Enlightenment is the major goal of education. It is in this statement and region of thought that the distinction is to be found between the work of the Buddha and the Christ. The Buddha achieved "enlightenment", and was the first of our humanity to do so. Christ, because of the attainment of the Buddha and because of His own point in evolution, inaugurated the "age of love", and gave to the people an expression of a new divine aspect, that of love.
The Buddha culminated the "age of knowledge". The Christ began the "age of love". Both ages embody and express two major divine principles. Thus the new education has been made possible by the work of the Buddha. The new religion has been made possible by the work and the life of the Christ.

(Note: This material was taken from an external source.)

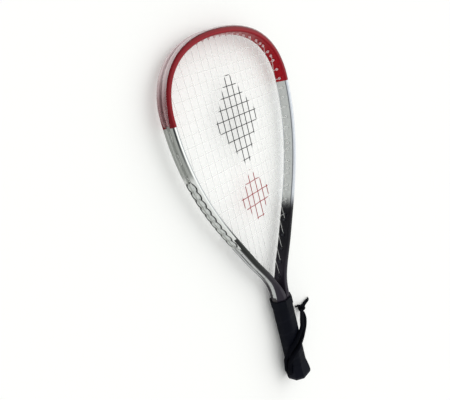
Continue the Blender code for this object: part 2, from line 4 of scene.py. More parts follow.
import bpy
import numpy as np
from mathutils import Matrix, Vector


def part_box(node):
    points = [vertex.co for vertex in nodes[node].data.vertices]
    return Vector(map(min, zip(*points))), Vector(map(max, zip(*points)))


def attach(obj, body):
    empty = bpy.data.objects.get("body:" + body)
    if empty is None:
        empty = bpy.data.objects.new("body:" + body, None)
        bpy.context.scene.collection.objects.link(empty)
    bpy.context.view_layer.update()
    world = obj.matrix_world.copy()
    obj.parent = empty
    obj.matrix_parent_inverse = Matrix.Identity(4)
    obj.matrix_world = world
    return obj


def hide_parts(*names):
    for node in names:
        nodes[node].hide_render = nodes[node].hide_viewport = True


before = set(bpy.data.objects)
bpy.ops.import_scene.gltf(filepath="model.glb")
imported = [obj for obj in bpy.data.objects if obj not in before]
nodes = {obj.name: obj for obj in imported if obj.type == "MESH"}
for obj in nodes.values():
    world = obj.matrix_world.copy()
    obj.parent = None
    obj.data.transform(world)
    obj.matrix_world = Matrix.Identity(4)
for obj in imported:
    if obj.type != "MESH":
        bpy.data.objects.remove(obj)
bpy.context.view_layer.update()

bpy.ops.object.select_all(action="DESELECT")

# ---------------------------------------------------------------------------
# Frame: one carbon tube, moulded as a hoop whose two ends lie side by side in the handle.
# It is grooved round the outside for the strings, filled, rubbed down and sprayed: red over
# the tip, silver down the sides and black towards the grip, under one coat of lacquer.

# Where the racket lies: its butt's y, and the height of the frame's middle over the floor.
BUTT = -0.280
MID = 0.0174

TUBE_HALF_WIDTH = 0.0041
TUBE_HALF_DEPTH = 0.0102
TUBE_CORNER = 0.0026
CORNER_STEPS = 5
GROOVE_HALF_WIDTH = 0.0037
GROOVE_DEPTH = 0.0028
GROOVE_FLAT = 0.0022
GROOVE_EASE = 0.0003
GROOVE_END = 0.1475
GROOVE_RUN_OUT = 0.002
INNER_FLAT = 0.0036
HANDLE_FROM = 0.142
SECTION_CHANGE = 0.042
SHAFT_HALF_WIDTH = 0.00755
SHAFT_HALF_DEPTH = 0.0131
SHAFT_BEVEL = 0.00789
SHAFT_EASE = 0.0004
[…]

In the future, illumination will be viewed primarily from the intellectual angle and the whole subject will be approached mentally, and not so definitely (as is the case today) from the angle of religion. Illumination, mysticism and religion have gone hand in hand. One of the major contributions of the present age to the unfoldment of the race has been the growing recognition that spirituality is not to be confined only to the acceptance and the following of the precepts contained in the world scriptures.
The keynote of the new education is essentially right interpretation of life, past and present and its relation to the future of mankind. The keynote of the new religion must and should be right approach to God, transcendent in nature and immanent in man, whilst the keynote of the new science of politics and government will be right human relations. For both of these education must prepare the child.
Those working in these three groups must eventually proceed in the closest cooperation, and it is for this planned understanding and this intelligent activity of mankind that the new education must prepare.